I'll start with an example from another area. If person A shoots a gun at a person and hits them, then possession of the bullet from that gun also transfers from person A to person B. This means the bullet in person B's body now belongs to person B and no longer to person A.

And as soon as person A gets hold of that bullet from person B's body, this is theft and, if I remember my student days halfway correctly, even armed robbery, if person A hasn't put down their weapon first.

But now back to the world of written words. It is quite analogous to my example above with the words, as soon as a person A addresses words to a person B, these words become their property after reception by person B. This means that person B is the owner of these words and can do whatever they want with them without any ifs or buts, including pointing out who these words originally came from, because that probably falls under the aspect of copyright.

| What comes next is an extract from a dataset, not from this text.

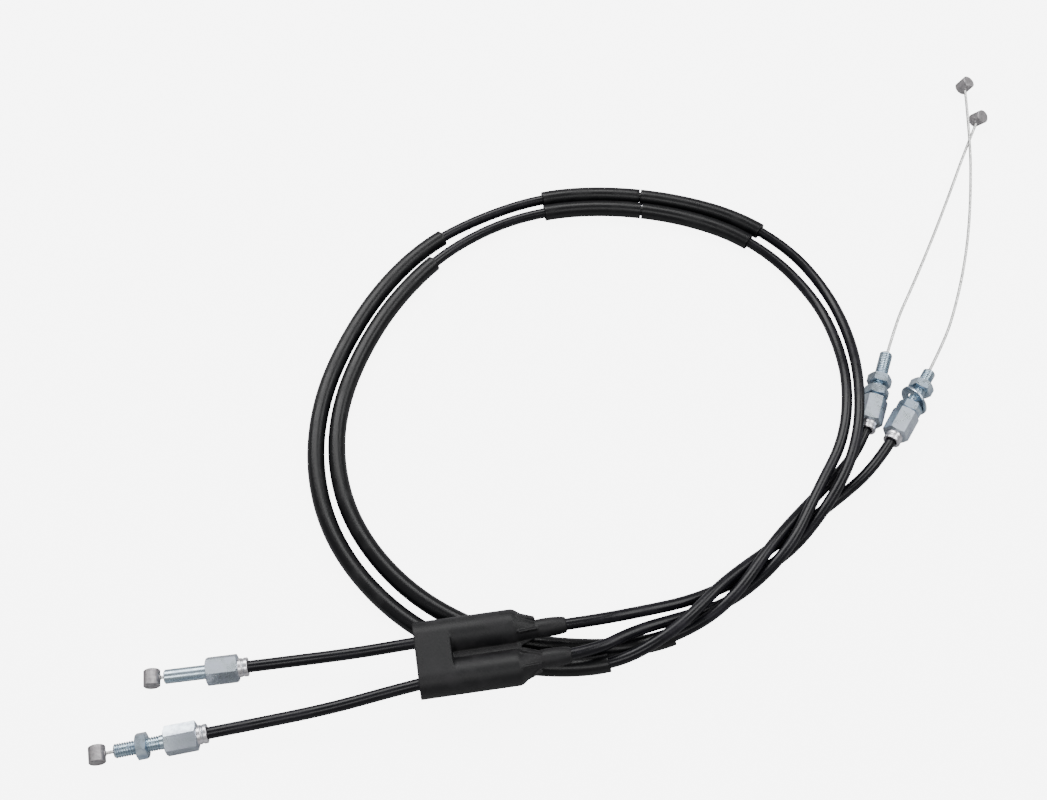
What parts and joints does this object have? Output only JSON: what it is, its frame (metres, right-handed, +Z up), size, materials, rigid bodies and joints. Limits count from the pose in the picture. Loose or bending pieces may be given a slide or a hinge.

Of course, this also applies to the secrecy of letters, whereby it should be noted that person A is the owner of the letter and its contents until person B has received this letter. The letter and its entire content then becomes the property of person B — in plain English, this person can now do whatever they want with it. By the way, the same applies to e-mails and posts.

The secrecy of letters is only intended to ensure that no person C takes possession of the letter and its content. It's nothing more.

In the event that person A wishes to address words to person B that should only remain known to person A and B, an appropriate agreement can be made in advance. Here, person A and person B mutually undertake that, regardless of who owns the words, they will not be passed on to person C. This is probably known to most under the terms "official secret" or "classified information".

And especially when it comes to official secrets and classified information - if only for the sake of transparency - very restrictive action must be taken, whereby there must also be an actual need for "obscuration". Because communication is the elixir of all life, and it is therefore absolutely vital that information flows as freely as possible.

To calm everyone's minds, I would like to point out that this is only my very personal opinion and of course everyone else may have a completely different opinion.

Lawyers have to decide whether I am right with my opinion, but unfortunately they usually decide according to the respective political climate.